The amount of minds that need to be changed simply won’t be changed by more exposure to new concepts in a few department stores or on their websites. If my dad catches a glimpse of any one of my 20-some odd pairs of colorful Andrew Christian briefs, he still will not inhibit a judgment or comment. And even if more department stores follow Nordstrom’s trend offering in-store retail that is guaranteed to change minds or at least, perceptions, the Sarah Millers of the world will continue to write articles in Men’s Health conveying to straight men that women want their underwear to be boring and uncomfortable. My point is that it’ll likely be a few more years before Jason Scarlatti doesn’t have his newest collection giggled off the set of the Today Show, but the remedy to all of these things is clear.
As Nordstrom receives quarterly sales reports for each of its stores, it will see how the Andrew Christian and C-IN2 underwear are flying off the shelves.
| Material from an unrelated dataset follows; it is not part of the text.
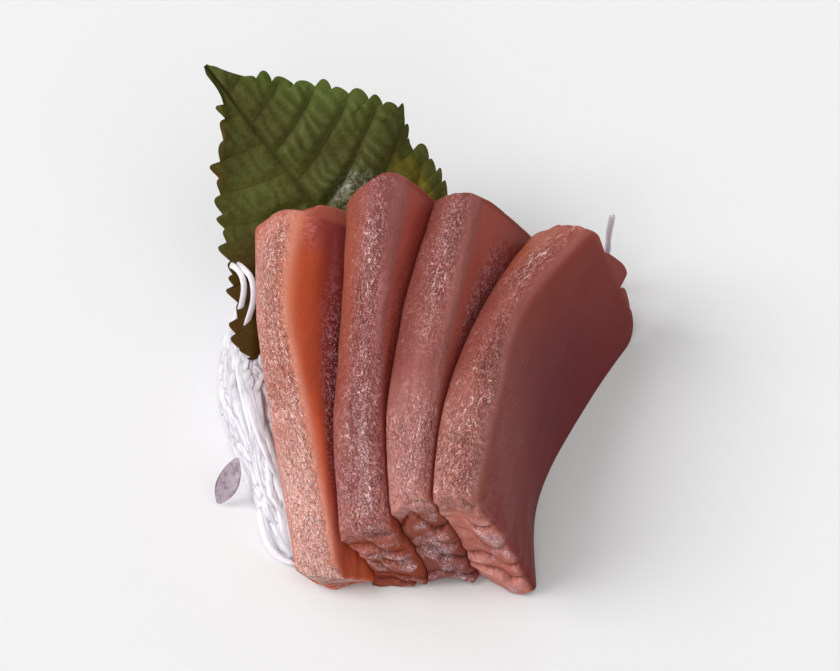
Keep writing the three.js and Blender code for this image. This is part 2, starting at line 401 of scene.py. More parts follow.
Operand = Union["Wire", float, int]


class Wire:
    """A shader socket whose arithmetic adds Math nodes."""

    def __init__(self, graph: "Graph", socket: bpy.types.NodeSocket) -> None:
        """Wraps one output socket of a graph."""
        self.graph = graph
        self.socket = socket

    def _math(self, operation: str, *values: Operand) -> "Wire":
        """Adds one Math node over the given values."""
        inputs = dict(enumerate(values))
        return self.graph.node("ShaderNodeMath", {"operation": operation}, inputs)

    def __add__(self, other: Operand) -> "Wire":
        """Sum with another value."""
        return self._math("ADD", self, other)

    def __radd__(self, other: Operand) -> "Wire":
        """Sum with a value on the left."""
        return self._math("ADD", other, self)

    def __sub__(self, other: Operand) -> "Wire":
        """Difference from another value."""
        return self._math("SUBTRACT", self, other)

    def __rsub__(self, other: Operand) -> "Wire":
        """Difference of a value on the left and this one."""
        return self._math("SUBTRACT", other, self)

    def __mul__(self, other: Operand) -> "Wire":
        """Product with another value."""
        return self._math("MULTIPLY", self, other)

    def __rmul__(self, other: Operand) -> "Wire":
        """Product with a value on the left."""
        return self._math("MULTIPLY", other, self)

    def over(self, low: float, high: float) -> "Wire":
        """Eased ramp from 0 at low to 1 at high.

        Args:
            low: value where the ramp starts.
            high: value where it ends.

        Returns:
            The ramp.
        """
        return self.graph.node(
            "ShaderNodeMapRange", {"interpolation_type": "SMOOTHSTEP", "clamp": True},
            {"Value": self, "From Min": low, "From Max": high, "To Min": 0.0, "To Max": 1.0})

    def held(self) -> "Wire":
        """This value kept from 0 to 1."""
        return self.graph.node("ShaderNodeClamp", {}, {"Value": self})

    def near(self, middle: float, reach: float) -> "Wire":
        """Thin band that is 1 where the value is at the middle and 0 at its reach.

        Args:
            middle: value at the band's centre.
            reach: how far from it the band ends.

        Returns:
            The band.
        """
        return self._math("ABSOLUTE", self - middle).over(reach, 0.0)


@dataclass(frozen=True)
class Grain:
    """One soft noise pattern: its size in millimetres and how much faster it changes along each axis."""

    size: float
    stretch: Sequence[float] = (1.0, 1.0, 1.0)
    detail: float = 2.0
    swirl: float = 0.0
    roughness: float = 0.5


class Graph:
    """The node tree of one material, written as expressions."""

    def __init__(self, name: str) -> None:
        """Starts an empty material with its output node.

        Args:
            name: the material's name.
        """
        self.material = bpy.data.materials.new(name)
        self.material.use_nodes = True
        self.tree = self.material.node_tree
        self.tree.nodes.clear()
        self.output = self.tree.nodes.new("ShaderNodeOutputMaterial")

    def node(self, kind: str, settings: dict, inputs: dict, output: Union[int, str] = 0) -> Wire:
        """Adds a node.

        Args:
            kind: the node's type.
            settings: its own settings, set before its sockets.
            inputs: socket names or numbers, with a value or a Wire for each.
            output: the output socket to give back.

        Returns:
            That output.
        """
        made = self.tree.nodes.new(kind)
        for key, value in settings.items():
            setattr(made, key, value)
        for key, value in inputs.items():
            socket = made.inputs[key]
            if isinstance(value, Wire):
                self.tree.links.new(value.socket, socket)
            elif value is not None:
                socket.default_value = value
        return Wire(self, made.outputs[output])

    def mask(self, name: str) -> Wire:
        """A number stored on the mesh's points."""
        return self.node("ShaderNodeAttribute", {"attribute_name": name}, {}, "Fac")

    def place(self, stretch: Sequence[float], where: Optional[Wire]) -> Wire:
        """A place in millimetres, with each axis stretched by its own factor.

        Args:
            stretch: the factors.
            where: the place, or none for the surface's own.

        Returns:
            The stretched place.
        """
        unit_size = 1.0
        if where is None:
            where, unit_size = self.node("ShaderNodeTexCoord", {}, {}, "Object"), MM
        factors = tuple(value / unit_size for value in stretch)
        return self.node("ShaderNodeVectorMath", {"operation": "MULTIPLY"}, {0: where, 1: factors})

    def pack(self, first: Operand, second: Operand, third: Operand) -> Wire:
        """Puts three numbers into one vector."""
        return self.node("ShaderNodeCombineXYZ", {}, {0: first, 1: second, 2: third})

    def noise(self, grain: Grain, where: Optional[Wire] = None) -> Wire:
        """Soft noise from 0 to 1.

        Args:
            grain: the pattern.
            where: place in millimetres, if it isn't the surface's own.

        Returns:
            The noise.
        """
        return self.node("ShaderNodeTexNoise", {}, {
            "Vector": self.place(grain.stretch, where), "Scale": 1.0 / grain.size,
            "Detail": grain.detail, "Distortion": grain.swirl, "Roughness": grain.roughness})

    def blend(self, share: Operand, first: Union[Wire, Colour], second: Union[Wire, Colour]) -> Wire:
        """Mixes two colours.

        Args:
            share: how much of the second.
            first: a colour or a link.
            second: a colour or a link.

        Returns:
            The mixed colour.
        """
        made = self.tree.nodes.new("ShaderNodeMix")
        made.data_type = "RGBA"
        for socket, value in ((made.inputs[0], share), (made.inputs[6], first), (made.inputs[7], second)):
            if isinstance(value, Wire):
                self.tree.links.new(value.socket, socket)
            elif isinstance(value, (int, float)):
                socket.default_value = value
            else:
                socket.default_value = (*value, 1.0)
        return Wire(self, made.outputs[2])

    def bump(self, height: Wire, depth: float, strength: Operand = 1.0,
             under: Optional[Wire] = None) -> Wire:
        """Relief too fine for the mesh.

        Args:
            height: the relief, from 0 to 1.
            depth: its full depth in millimetres.
            strength: how much of it shows.
            under: relief that this one lies on.

        Returns:
            The normal.
        """
        inputs = {"Height": height, "Distance": depth * MM, "Strength": strength}
        if under is not None:
            inputs["Normal"] = under
        return self.node("ShaderNodeBump", {}, inputs)

    def finish(self, inputs: dict) -> bpy.types.Material:
        """Closes the material with a Principled shader.

        Args:
            inputs: its socket values and links.

        Returns:
            The material.
        """
        shader = self.node("ShaderNodeBsdfPrincipled", {}, inputs)
        self.tree.links.new(shader.socket, self.output.inputs["Surface"])
        return self.material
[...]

They’ll respond by making more of it available at far more locations, and instead of the trendy 18-35 section, they’ll be able to directly compete with the Calvin Klein’s in the underwear section at each store. Satisfied customers will seek out the designers’ websites, where they will be exposed to things like fashion jock straps and thongs. Slowly but surely more department stores will be offering the new concepts and while basic white, black, and grey briefs, boxer briefs and boxers will never go away (nor should they) they’ll no longer be the average guy’s only choice when he needs a couple new pairs.
Make no mistake. The problems I outlined in Part 1 will continue to rear their ugly heads from time to time. The double standard that has been set about men’s underwear-that it must be utilitarian and boring can (and will) be eliminated by courageous designers bringing their new concepts to department and retail stores. When that happens, the stereotypes will naturally fall by the wayside, and finally, finally straight guys who stumbled into the fascinating and evolving world of men’s underwear no longer have to evangelize in anonymity.